(SET TASK): Gather every line holding the string "bodies".

(DATA EXCERPT):
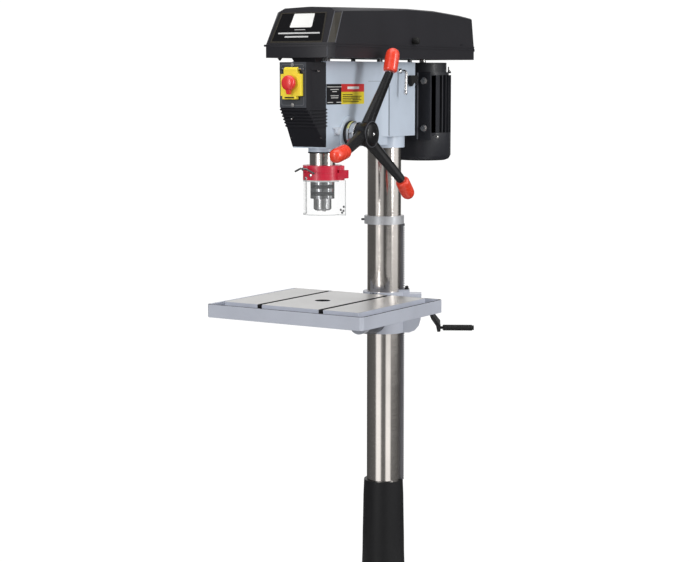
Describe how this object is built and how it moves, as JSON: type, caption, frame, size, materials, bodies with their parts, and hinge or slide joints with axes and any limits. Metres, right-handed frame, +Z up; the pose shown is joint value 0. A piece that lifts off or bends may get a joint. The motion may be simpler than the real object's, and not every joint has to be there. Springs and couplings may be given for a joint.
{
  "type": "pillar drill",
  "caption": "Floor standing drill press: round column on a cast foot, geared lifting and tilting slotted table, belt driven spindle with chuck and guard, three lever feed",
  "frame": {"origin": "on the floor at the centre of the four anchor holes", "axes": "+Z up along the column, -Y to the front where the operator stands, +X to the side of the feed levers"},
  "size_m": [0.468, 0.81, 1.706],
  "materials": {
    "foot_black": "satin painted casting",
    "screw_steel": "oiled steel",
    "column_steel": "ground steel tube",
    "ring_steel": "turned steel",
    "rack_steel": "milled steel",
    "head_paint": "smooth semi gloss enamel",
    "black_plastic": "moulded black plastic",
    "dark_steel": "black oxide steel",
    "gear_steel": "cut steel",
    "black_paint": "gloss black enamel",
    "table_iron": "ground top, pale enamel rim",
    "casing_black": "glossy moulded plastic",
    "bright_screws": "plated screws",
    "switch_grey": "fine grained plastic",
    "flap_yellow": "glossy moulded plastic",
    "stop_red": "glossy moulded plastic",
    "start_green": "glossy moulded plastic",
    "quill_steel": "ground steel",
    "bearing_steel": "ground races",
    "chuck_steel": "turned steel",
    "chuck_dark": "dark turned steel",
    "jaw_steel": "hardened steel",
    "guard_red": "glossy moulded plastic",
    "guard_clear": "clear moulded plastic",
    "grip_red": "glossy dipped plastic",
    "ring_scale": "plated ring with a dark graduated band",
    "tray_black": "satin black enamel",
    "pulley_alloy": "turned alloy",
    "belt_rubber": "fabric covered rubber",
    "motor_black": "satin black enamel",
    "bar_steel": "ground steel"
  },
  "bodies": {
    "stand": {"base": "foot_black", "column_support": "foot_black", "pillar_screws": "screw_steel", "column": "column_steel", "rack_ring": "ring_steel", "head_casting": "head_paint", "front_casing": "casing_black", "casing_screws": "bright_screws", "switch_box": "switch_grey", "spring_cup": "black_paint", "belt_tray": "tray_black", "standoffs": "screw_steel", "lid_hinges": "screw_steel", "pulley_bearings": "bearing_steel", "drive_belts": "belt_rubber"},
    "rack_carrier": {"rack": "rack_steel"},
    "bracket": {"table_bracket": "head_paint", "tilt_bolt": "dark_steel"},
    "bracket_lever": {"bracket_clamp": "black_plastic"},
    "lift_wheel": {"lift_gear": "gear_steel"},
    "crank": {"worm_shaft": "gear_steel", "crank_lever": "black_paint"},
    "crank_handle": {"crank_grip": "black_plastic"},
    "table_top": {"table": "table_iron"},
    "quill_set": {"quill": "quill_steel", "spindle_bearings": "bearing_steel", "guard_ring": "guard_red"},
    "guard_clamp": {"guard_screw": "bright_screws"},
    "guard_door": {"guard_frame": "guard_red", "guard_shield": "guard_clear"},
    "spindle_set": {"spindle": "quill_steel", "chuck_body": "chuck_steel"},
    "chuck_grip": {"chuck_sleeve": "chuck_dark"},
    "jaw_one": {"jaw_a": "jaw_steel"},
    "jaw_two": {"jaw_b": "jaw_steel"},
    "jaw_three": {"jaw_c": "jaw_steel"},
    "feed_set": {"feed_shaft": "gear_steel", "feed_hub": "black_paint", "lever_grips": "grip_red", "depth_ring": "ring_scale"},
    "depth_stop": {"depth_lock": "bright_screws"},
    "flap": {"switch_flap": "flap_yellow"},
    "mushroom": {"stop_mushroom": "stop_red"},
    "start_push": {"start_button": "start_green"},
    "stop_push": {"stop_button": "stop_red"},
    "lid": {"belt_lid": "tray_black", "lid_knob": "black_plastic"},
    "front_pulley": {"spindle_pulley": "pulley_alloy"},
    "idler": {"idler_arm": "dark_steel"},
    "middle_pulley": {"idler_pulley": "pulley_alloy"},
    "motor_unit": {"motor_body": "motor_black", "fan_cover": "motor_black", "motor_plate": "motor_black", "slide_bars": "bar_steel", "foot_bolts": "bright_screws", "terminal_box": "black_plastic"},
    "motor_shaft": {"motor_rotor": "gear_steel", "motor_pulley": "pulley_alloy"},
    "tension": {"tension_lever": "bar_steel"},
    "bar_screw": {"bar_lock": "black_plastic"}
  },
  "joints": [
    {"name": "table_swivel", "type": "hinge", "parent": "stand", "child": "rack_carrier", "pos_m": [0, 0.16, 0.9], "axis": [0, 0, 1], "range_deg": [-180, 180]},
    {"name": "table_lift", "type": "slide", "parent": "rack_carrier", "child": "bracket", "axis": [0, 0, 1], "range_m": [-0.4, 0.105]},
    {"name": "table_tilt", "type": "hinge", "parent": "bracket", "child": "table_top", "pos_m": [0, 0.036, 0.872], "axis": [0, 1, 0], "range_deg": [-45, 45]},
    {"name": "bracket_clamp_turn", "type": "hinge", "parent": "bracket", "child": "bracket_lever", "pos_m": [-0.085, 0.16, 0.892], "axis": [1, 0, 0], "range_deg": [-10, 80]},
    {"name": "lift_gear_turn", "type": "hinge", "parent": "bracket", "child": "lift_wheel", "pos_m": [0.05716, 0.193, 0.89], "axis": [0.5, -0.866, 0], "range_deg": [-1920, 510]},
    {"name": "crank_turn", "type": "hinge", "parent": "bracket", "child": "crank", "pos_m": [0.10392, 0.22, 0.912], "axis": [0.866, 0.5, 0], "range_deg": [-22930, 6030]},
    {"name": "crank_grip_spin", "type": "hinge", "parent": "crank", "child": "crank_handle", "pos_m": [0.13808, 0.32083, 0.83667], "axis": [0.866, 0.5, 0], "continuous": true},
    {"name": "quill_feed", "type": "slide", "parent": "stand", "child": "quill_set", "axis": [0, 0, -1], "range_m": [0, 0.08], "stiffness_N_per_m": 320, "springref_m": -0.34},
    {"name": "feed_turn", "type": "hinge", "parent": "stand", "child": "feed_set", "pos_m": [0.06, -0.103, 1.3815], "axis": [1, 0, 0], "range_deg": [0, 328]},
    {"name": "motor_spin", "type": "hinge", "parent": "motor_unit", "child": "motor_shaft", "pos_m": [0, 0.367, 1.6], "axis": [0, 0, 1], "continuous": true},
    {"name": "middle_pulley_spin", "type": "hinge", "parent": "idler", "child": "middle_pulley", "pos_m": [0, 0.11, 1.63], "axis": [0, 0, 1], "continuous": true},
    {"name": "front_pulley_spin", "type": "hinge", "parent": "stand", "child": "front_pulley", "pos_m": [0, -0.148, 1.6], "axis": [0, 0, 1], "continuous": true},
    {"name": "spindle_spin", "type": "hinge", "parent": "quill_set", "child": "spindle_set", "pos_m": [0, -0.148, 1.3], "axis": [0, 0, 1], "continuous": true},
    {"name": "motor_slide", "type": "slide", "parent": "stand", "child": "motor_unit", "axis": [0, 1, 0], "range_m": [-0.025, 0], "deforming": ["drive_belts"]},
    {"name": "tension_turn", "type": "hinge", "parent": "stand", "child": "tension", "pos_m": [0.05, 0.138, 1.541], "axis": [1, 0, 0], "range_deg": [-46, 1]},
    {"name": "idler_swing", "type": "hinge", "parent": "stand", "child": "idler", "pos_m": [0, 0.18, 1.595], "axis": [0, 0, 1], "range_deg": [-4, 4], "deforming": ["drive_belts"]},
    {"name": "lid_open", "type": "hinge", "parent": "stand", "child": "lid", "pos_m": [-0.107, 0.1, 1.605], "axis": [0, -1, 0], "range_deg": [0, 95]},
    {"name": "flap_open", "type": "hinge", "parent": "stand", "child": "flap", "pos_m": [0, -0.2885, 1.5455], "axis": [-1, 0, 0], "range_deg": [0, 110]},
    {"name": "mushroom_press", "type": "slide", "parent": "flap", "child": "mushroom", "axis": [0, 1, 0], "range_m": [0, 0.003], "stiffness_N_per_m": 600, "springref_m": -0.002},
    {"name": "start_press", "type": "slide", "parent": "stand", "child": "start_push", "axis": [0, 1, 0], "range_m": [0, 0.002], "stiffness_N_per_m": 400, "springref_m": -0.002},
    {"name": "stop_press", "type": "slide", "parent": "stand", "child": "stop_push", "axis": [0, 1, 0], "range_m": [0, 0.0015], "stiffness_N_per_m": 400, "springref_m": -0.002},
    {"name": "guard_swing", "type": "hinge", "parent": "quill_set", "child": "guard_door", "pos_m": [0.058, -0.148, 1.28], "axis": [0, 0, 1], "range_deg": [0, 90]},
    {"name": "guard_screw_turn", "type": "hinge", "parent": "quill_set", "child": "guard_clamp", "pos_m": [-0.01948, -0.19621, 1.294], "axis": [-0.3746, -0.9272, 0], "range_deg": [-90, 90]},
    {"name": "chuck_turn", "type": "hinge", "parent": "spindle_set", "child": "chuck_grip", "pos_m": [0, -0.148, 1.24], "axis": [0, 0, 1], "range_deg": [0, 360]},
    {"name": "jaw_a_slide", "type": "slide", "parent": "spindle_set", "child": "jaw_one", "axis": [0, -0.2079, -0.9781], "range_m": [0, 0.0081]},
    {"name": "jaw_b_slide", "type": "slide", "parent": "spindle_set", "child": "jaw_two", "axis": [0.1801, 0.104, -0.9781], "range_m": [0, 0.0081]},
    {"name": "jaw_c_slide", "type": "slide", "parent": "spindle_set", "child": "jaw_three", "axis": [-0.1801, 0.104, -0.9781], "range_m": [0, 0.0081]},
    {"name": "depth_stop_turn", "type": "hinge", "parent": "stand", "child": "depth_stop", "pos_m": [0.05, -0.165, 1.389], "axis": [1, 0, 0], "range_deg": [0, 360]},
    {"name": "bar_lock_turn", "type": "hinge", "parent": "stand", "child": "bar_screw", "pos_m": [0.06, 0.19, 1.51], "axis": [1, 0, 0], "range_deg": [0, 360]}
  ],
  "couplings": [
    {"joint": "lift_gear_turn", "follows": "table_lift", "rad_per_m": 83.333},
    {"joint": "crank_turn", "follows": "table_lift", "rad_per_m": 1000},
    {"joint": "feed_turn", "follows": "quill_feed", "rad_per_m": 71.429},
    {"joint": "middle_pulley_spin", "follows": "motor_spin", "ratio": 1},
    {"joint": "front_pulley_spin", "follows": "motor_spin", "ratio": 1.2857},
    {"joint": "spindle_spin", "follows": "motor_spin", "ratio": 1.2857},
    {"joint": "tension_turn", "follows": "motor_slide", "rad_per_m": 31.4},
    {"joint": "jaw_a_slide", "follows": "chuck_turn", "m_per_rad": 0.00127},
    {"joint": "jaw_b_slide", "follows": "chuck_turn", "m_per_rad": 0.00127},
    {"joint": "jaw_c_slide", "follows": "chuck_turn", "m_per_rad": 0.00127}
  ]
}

(EXPECTED ANSWER):
Describe how this object is built and how it moves, as JSON: type, caption, frame, size, materials, bodies with their parts, and hinge or slide joints with axes and any limits. Metres, right-handed frame, +Z up; the pose shown is joint value 0. A piece that lifts off or bends may get a joint. The motion may be simpler than the real object's, and not every joint has to be there. Springs and couplings may be given for a joint.
  "bodies": {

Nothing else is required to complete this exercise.